**Written instruction**
Each line should be copied exactly.

═══ Data lines ═══

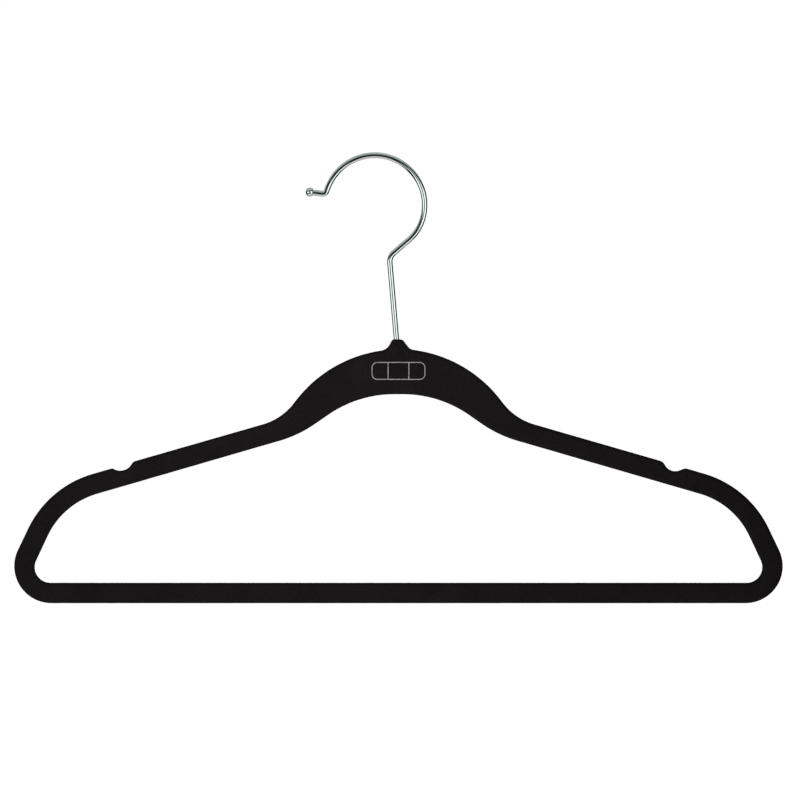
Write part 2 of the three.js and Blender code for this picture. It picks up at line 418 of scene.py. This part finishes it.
def loop_surface(lengths, inset, edge_r, wall_steps, arc_steps, face_steps):
    """Points of the loop's closed surface, section by section, and the points in a section.
    Its steps are counted up each wall, round each edge and across the face."""
    crowd_width = 14
    wall_fade = 0.3

    at_outer, heading = outer.at(lengths)
    into_outer = np.stack([-np.sin(heading), np.cos(heading)], -1)
    pairs = np.array(matching())
    facing = np.interp(lengths, pairs[:, 0], pairs[:, 1])
    at_opening, heading = opening.at(facing)
    into_opening = np.stack([np.sin(heading), -np.cos(heading)], -1)

    even_radii = np.full(len(lengths), edge_r)
    radii = edge_radii(lengths, edge_r) if inset == 0 else even_radii
    near = edge_rows(at_outer, into_outer, inset, radii, wall_steps, arc_steps)
    far = edge_rows(at_opening, into_opening, inset, even_radii, wall_steps, arc_steps)

    # Rows across the face at the boss crowd towards its outer edge.
    from_stem = np.clip(abs(at_outer[:, 0] - MOUTH[0]) / crowd_width, 0, 1)
    crowd = 1.5 - 0.5 * from_stem
    face = []
    for k in range(1, face_steps):
        share = ((k / face_steps) ** crowd)[:, None]
        face.append((near[-1][0] * (1 - share) + far[-1][0] * share, near[-1][1]))
    front = [*near, *face, *reversed(far)]
    section = [(p, -y) for p, y in front] + [(p, y) for p, y in front[-2:0:-1]]
    rows = [np.stack([p[:, 0], y, p[:, 1]], -1) for p, y in section]
    points = np.stack(rows, axis=1).reshape(-1, 3)

    height = np.abs(points[:, 1])
    swollen = smooth_max(height, swell_height(points, inset), BLEND)
    off_plane = np.clip(height / wall_fade, 0, 1)
    points[:, 1] = np.where(points[:, 1] < 0, -1, 1) * (height + (swollen - height) * off_plane)
    return points, len(section)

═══

**The output**
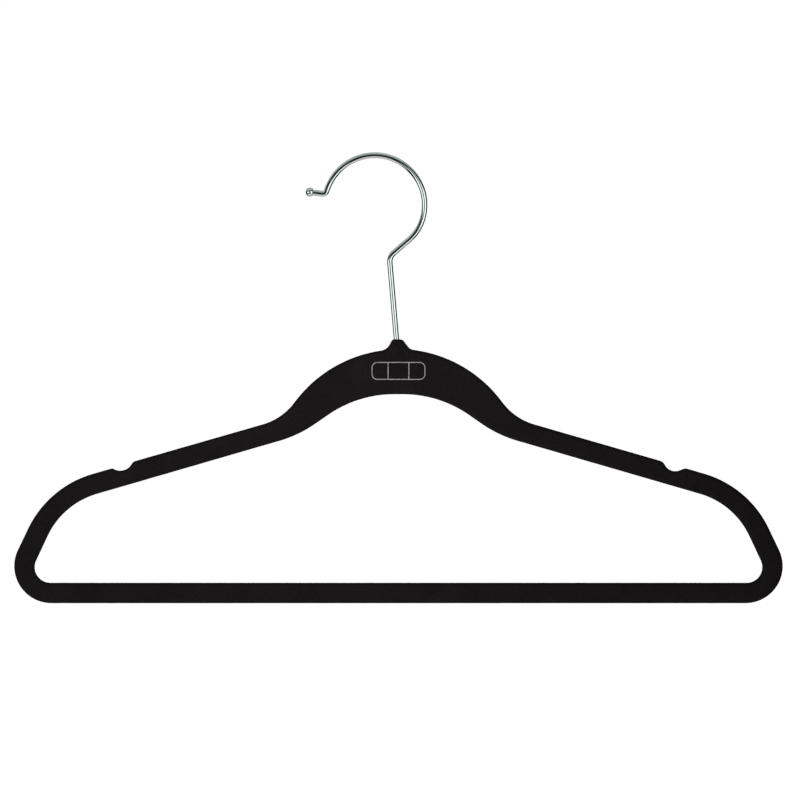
Write part 2 of the three.js and Blender code for this picture. It picks up at line 418 of scene.py. This part finishes it.
def loop_surface(lengths, inset, edge_r, wall_steps, arc_steps, face_steps):
    """Points of the loop's closed surface, section by section, and the points in a section.
    Its steps are counted up each wall, round each edge and across the face."""
    crowd_width = 14
    wall_fade = 0.3

    at_outer, heading = outer.at(lengths)
    into_outer = np.stack([-np.sin(heading), np.cos(heading)], -1)
    pairs = np.array(matching())
    facing = np.interp(lengths, pairs[:, 0], pairs[:, 1])
    at_opening, heading = opening.at(facing)
    into_opening = np.stack([np.sin(heading), -np.cos(heading)], -1)

    even_radii = np.full(len(lengths), edge_r)
    radii = edge_radii(lengths, edge_r) if inset == 0 else even_radii
    near = edge_rows(at_outer, into_outer, inset, radii, wall_steps, arc_steps)
    far = edge_rows(at_opening, into_opening, inset, even_radii, wall_steps, arc_steps)

    # Rows across the face at the boss crowd towards its outer edge.
    from_stem = np.clip(abs(at_outer[:, 0] - MOUTH[0]) / crowd_width, 0, 1)
    crowd = 1.5 - 0.5 * from_stem
    face = []
    for k in range(1, face_steps):
        share = ((k / face_steps) ** crowd)[:, None]
        face.append((near[-1][0] * (1 - share) + far[-1][0] * share, near[-1][1]))
    front = [*near, *face, *reversed(far)]
    section = [(p, -y) for p, y in front] + [(p, y) for p, y in front[-2:0:-1]]
    rows = [np.stack([p[:, 0], y, p[:, 1]], -1) for p, y in section]
    points = np.stack(rows, axis=1).reshape(-1, 3)

    height = np.abs(points[:, 1])
    swollen = smooth_max(height, swell_height(points, inset), BLEND)
    off_plane = np.clip(height / wall_fade, 0, 1)
    points[:, 1] = np.where(points[:, 1] < 0, -1, 1) * (height + (swollen - height) * off_plane)
    return points, len(section)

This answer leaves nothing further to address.